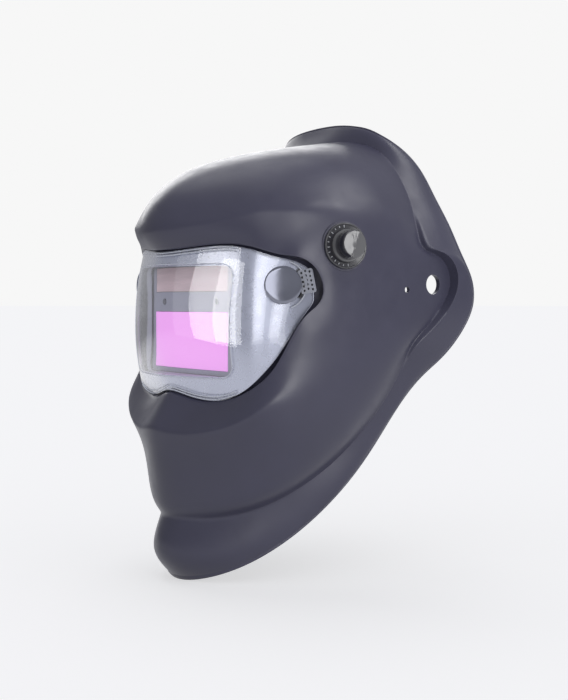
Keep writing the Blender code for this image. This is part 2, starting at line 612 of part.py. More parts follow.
pv_y, pv_z = BAIL_PIVOT
BAIL = [
    (53.2, pv_y, pv_z), (56.6, pv_y, pv_z), (57.6, -133.8, -23.1), (57.9, -133.3, -21.4),
    (57.9, -126.8, 9.5), (57.4, -126.1, 12.4), (55.2, -125.9, 13.5), (30, -125.9, 13.5),
    (-30, -125.9, 13.5), (-55.2, -125.9, 13.5), (-57.4, -126.1, 12.4), (-57.9, -126.8, 9.5),
    (-57.9, -133.3, -21.4), (-57.6, -133.8, -23.1), (-56.6, pv_y, pv_z), (-53.2, pv_y, pv_z),
]
wire("adf_bail", BAIL, 1.2, 2, (0.62, 0.62, 0.64), 0.25, 1.0, (0, pv_y, pv_z))

# ---------------------------------------------------------------- shade knob
bm = bmesh.new()
add_cylinder(bm, DIAL_R, 1.3, 3.5, sides=48, radius_top=DIAL_R - 0.8)
shade_dial = link("shade_dial", new_mesh("dial", bm), (0.05, 0.05, 0.055), 0.35, 0.0, 0.0,
                  KNOB_AT, KNOB_DIR)
bm = bmesh.new()
add_cylinder(bm, 8.4, 0.0, 6.0, sides=32)
cut(shade_dial, tool("dial_bore", new_mesh("bore", bm), KNOB_AT, KNOB_DIR))
finish(shade_dial)

shade_knob = round_part("shade_knob", KNOB_AT, KNOB_DIR,
                        [(12.6, 3.9, 6.6, 12.2, 40), (KNOB_R, 6.0, KNOB_TOP, KNOB_R - 0.7, 40)],
                        (0.09, 0.09, 0.11), 0.3)
bm = bmesh.new()
add_cylinder(bm, 3.15, 0.0, 14.0, sides=20)
cut(shade_knob, tool("knob_bore", new_mesh("bore", bm), KNOB_AT, KNOB_DIR))
bm = bmesh.new()
add_cylinder(bm, 7.2, 0.0, 5.2, sides=24)
cut(shade_knob, tool("nut_room", new_mesh("room", bm), KNOB_AT, KNOB_DIR))
bm = bmesh.new()
add_box(bm, (-14, 1.4, KNOB_TOP - 4.5), (14, 14, KNOB_TOP + 2))
cut(shade_knob, tool("knob_step", new_mesh("step", bm), KNOB_AT, KNOB_DIR))
round_part("shade_pot_shaft", KNOB_AT, KNOB_DIR, [(3.0, -3.4, 13.7, 3.0, 20)],
           (0.7, 0.68, 0.6), 0.3, 1.0)
pot = round_part("shade_pot_body", KNOB_AT, KNOB_DIR,
                 [(8.0, -14.0, -3.9, 8.0, 32), (4.6, -4.5, 3.6, 4.6, 24)],
                 (0.25, 0.25, 0.27), 0.4, 0.6)
bm = bmesh.new()
add_cylinder(bm, 3.15, -3.7, 8.0, sides=20)
cut(pot, tool("pot_bore", new_mesh("bore", bm), KNOB_AT, KNOB_DIR))
nut = round_part("shade_pot_nut", KNOB_AT, KNOB_DIR, [(6.8, 1.3, 3.3, 6.8, 6)],
                 (0.66, 0.66, 0.68), 0.3, 1.0)
bm = bmesh.new()
add_cylinder(bm, 4.8, 0.0, 6.0, sides=24)
cut(nut, tool("nut_bore", new_mesh("bore", bm), KNOB_AT, KNOB_DIR))

CABLE = [
    (89.5, -77.8, 25.1), (87.4, -78.4, 24.5), (84.4, -82.6, 22.3), (79.8, -95, 15.8),
    (75.5, -107, 10), (71, -119, 4.5), (66.5, -129, 1.2), (62.5, -134.4, 0.2),
    (58.5, -136.6, 0), (52.3, -136.6, 0),
]
wire("shade_cable", CABLE, 1.2, 1, (0.03, 0.03, 0.03), 0.5, 0.0, (75, -107, 10))
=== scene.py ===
"""Looks of the welding helmet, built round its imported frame.

Metres, +Z up, the face looks along -Y, the wearer's left side is +X.
"""
import math

import bmesh
import bpy
from mathutils import Matrix, Vector
from mathutils.bvhtree import BVHTree


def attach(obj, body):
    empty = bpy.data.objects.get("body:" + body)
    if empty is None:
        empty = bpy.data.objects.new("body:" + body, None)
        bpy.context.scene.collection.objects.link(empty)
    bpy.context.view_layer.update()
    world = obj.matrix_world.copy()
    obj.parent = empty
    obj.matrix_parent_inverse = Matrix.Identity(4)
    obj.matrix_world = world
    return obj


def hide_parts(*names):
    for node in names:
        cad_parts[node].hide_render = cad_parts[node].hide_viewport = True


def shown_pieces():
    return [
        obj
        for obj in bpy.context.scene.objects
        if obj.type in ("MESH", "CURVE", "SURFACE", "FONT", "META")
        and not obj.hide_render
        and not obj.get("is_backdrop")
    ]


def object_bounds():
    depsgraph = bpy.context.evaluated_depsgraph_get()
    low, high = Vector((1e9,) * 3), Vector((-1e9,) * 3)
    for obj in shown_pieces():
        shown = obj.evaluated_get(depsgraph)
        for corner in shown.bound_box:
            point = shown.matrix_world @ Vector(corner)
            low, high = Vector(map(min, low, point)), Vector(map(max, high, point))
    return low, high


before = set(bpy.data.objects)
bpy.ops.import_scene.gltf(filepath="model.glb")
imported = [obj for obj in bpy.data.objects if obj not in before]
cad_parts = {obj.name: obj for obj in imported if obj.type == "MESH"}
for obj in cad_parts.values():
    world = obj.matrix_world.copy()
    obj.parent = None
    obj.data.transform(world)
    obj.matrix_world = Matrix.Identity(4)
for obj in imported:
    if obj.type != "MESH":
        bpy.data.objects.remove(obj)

CAD_BOX = [list(corner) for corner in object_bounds()]
MM = 0.001

# Sizes in millimetres, the same as the frame's.
WALL = 2.5
COVER_T = 1.5
BEZEL_T = 1.6
GAP = 0.3
VISOR_GROW = 1.2
SEAT_X = 109.6
SEAT_R = 16.0
PIVOT_R = 7.25
STOP_HOLE_AT = (-27.0, -4.0)
STOP_HOLE_R = 2.25
STUD_AT = (85.0, -121.8, -1.0)
STUD_DIR = (0.80, -0.60, 0.0)
STUD_HOLE_R = 3.4
CLIP_R = 6.5
CLIP_HOLE_R = 3.1
KNOB_AT = (104.2, -82.2, 26.0)
KNOB_DIR = (0.955, -0.290, 0.060)
KNOB_HOLE_R = 4.9
DIAL_R = 16.2
POSTS = [(62.0, -12.0), (62.0, -46.0), (-62.0, -12.0), (-62.0, -46.0)]
POST_R = 3.0
PILOT_R = 1.7
ADF_FRONT = -139.2

# Half width, top, bottom and corner radius of the window.
WINDOW = (58.0, 12.5, -65.0, 9.0)

# Looks only, in millimetres and degrees.
GRIP_AT = (92.2, -106.4, 1.6)
GRIP_DIR = (0.935, -0.354, 0.03)
GRIP_SIZE = (5.6, 8.4)
GRIP_TURN = 11.0
DOT_R = 0.85
DOT_PITCH = 3.1
DOT_SHIFT = 0.9
KNOB_TURN = -109.0
KNOB_STEP_AT = (0.0, 0.6, 15.6)
KNOB_SLOPE = 9.0
DIAL_START = 95.0
DIAL_PITCH = 15.0
DIAL_TICKS = 13
WINDOW_LINE = 1.5
GROOVE_AT = (0.80, 0.86, 0.92)
GROOVE_DEPTH = 0.7
REAR_INSET = 0.7
SHELL_LEVELS = 3
VISOR_LEVELS = 3
PROBE_LEVELS = 4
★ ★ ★
— What is asked —
Exactly repeat the lines from the line with "add_cylinder(bm, 4.8, 0.0, 6.0, sides=24)" to the line with "if obj.type in", including both, and output nothing else.

— The completed task —
add_cylinder(bm, 4.8, 0.0, 6.0, sides=24)
cut(nut, tool("nut_bore", new_mesh("bore", bm), KNOB_AT, KNOB_DIR))

CABLE = [
    (89.5, -77.8, 25.1), (87.4, -78.4, 24.5), (84.4, -82.6, 22.3), (79.8, -95, 15.8),
    (75.5, -107, 10), (71, -119, 4.5), (66.5, -129, 1.2), (62.5, -134.4, 0.2),
    (58.5, -136.6, 0), (52.3, -136.6, 0),
]
wire("shade_cable", CABLE, 1.2, 1, (0.03, 0.03, 0.03), 0.5, 0.0, (75, -107, 10))
=== scene.py ===
"""Looks of the welding helmet, built round its imported frame.

Metres, +Z up, the face looks along -Y, the wearer's left side is +X.
"""
import math

import bmesh
import bpy
from mathutils import Matrix, Vector
from mathutils.bvhtree import BVHTree


def attach(obj, body):
    empty = bpy.data.objects.get("body:" + body)
    if empty is None:
        empty = bpy.data.objects.new("body:" + body, None)
        bpy.context.scene.collection.objects.link(empty)
    bpy.context.view_layer.update()
    world = obj.matrix_world.copy()
    obj.parent = empty
    obj.matrix_parent_inverse = Matrix.Identity(4)
    obj.matrix_world = world
    return obj


def hide_parts(*names):
    for node in names:
        cad_parts[node].hide_render = cad_parts[node].hide_viewport = True


def shown_pieces():
    return [
        obj
        for obj in bpy.context.scene.objects
        if obj.type in ("MESH", "CURVE", "SURFACE", "FONT", "META")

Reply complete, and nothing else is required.